3 dead after jeep crashes and catches fire in Beijing's Tiananmen Square
3 dead in Tiananmen Square crash
STORY HIGHLIGHTS
- NEW: The vehicle hit the guardrail of a bridge and burst into flames, Xinhua reports
- Eleven injured tourists and police officers are taken to the hospital, it says
- The dead are the driver and two passengers, according to authorities
- The fire has been put out, but the area remains under a heavy police presence
The crash temporarily blocked off a busy area in the heart of the Chinese capital as rescuers and police rushed to the scene.
Police said the crash
happened around noon local time in front of the Tiananmen Rostrum, a
structure that stands at the entrance to the Forbidden City bearing a
giant portrait of Mao Zedong.
The vehicle hit the
guardrail of the Jinshui Bridge over the moat of the Forbidden City
before it burst into flames, the state-run news agency Xinhua reported.
The dead are the driver
of the jeep and two passengers, Beijing police said in a statement.
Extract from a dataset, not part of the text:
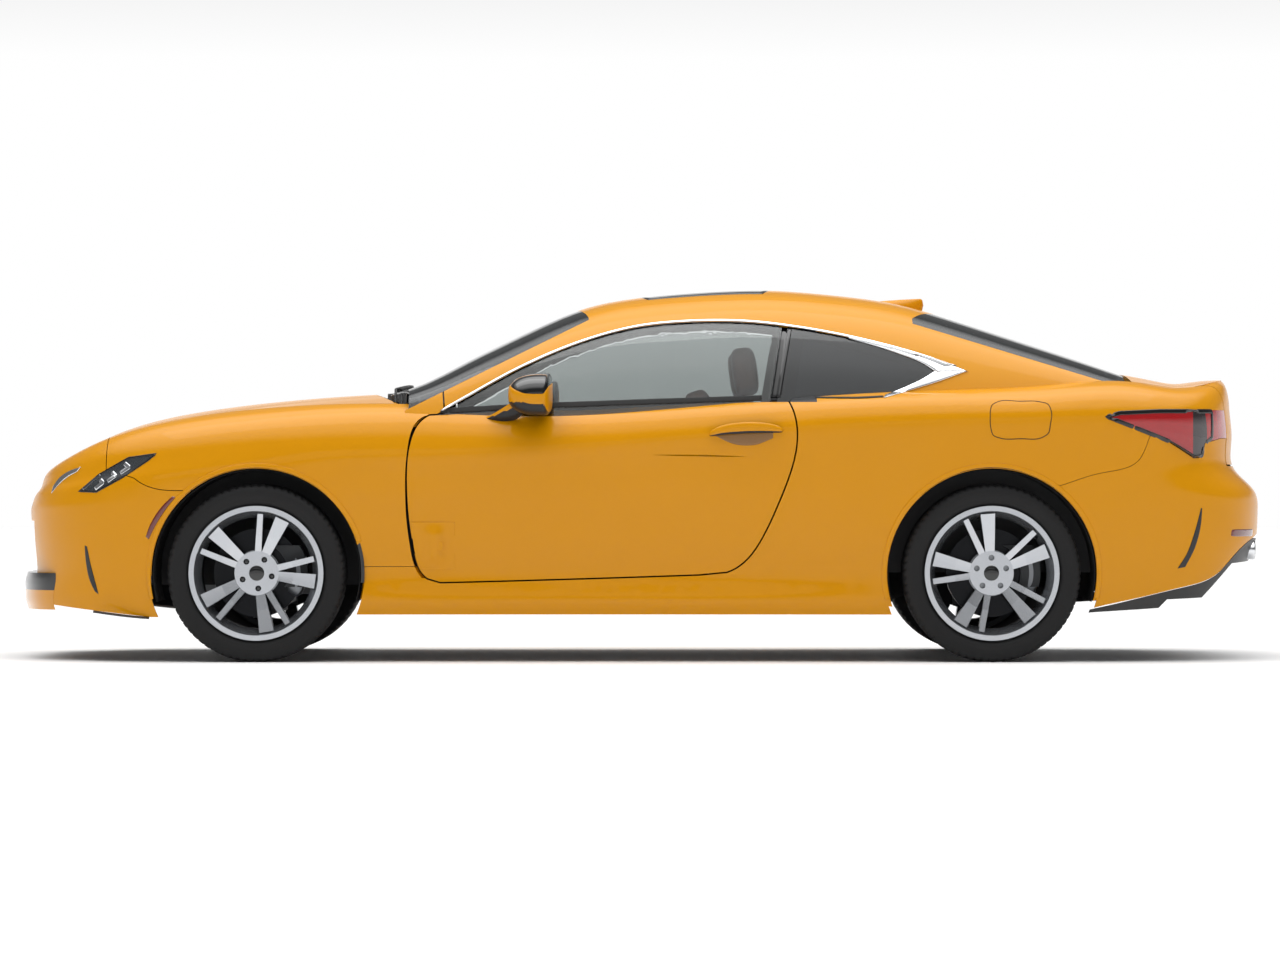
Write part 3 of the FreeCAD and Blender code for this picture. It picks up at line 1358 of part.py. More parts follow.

Eleven injured people, a mixture of tourists and police officers, have
been taken to the hospital, Xinhua said.
Photographs circulating
on social media showed a vehicle engulfed in flames in Tiananmen Square.
CNN wasn't immediately able to verify the authenticity of the images.
Authorities moved quickly to tackle the blaze and clear up the scene. But the cause of the deadly crash remained unclear.
Around 2:30 p.m.,
authorities were barring tourists from entering the area in front of the
Tiananmen Rostrum and the center of Tiananmen Square. Both areas are
usually packed with mostly Chinese tourists.
Dozens of police vans,
along with uniformed and plainclothes officers, were gathered at the
site of the crash. Workers scrubbed the concrete, and there was no sign
of the vehicle or any residue from the fire.
The Tiananmen East
subway station and part of the Tiananmen West station were temporarily
closed, the subway operator said. Roads in the area soon reopened, and
traffic was flowing normally by midafternoon.
Tiananmen Square is
China's most politically sensitive landmark as a result of the events of
June 4, 1989, when government forces opened fire on civilians to quash
pro-democracy demonstrations.
The square is often closed or put under heightened security before and during major events.
The previous noteworthy
case of a vehicle catching fire in the area was in February 2009, when
three people tried to set themselves on fire after police stopped them
just east of the square.
Two of those three people, petitioners from out of town, were injured in that blaze.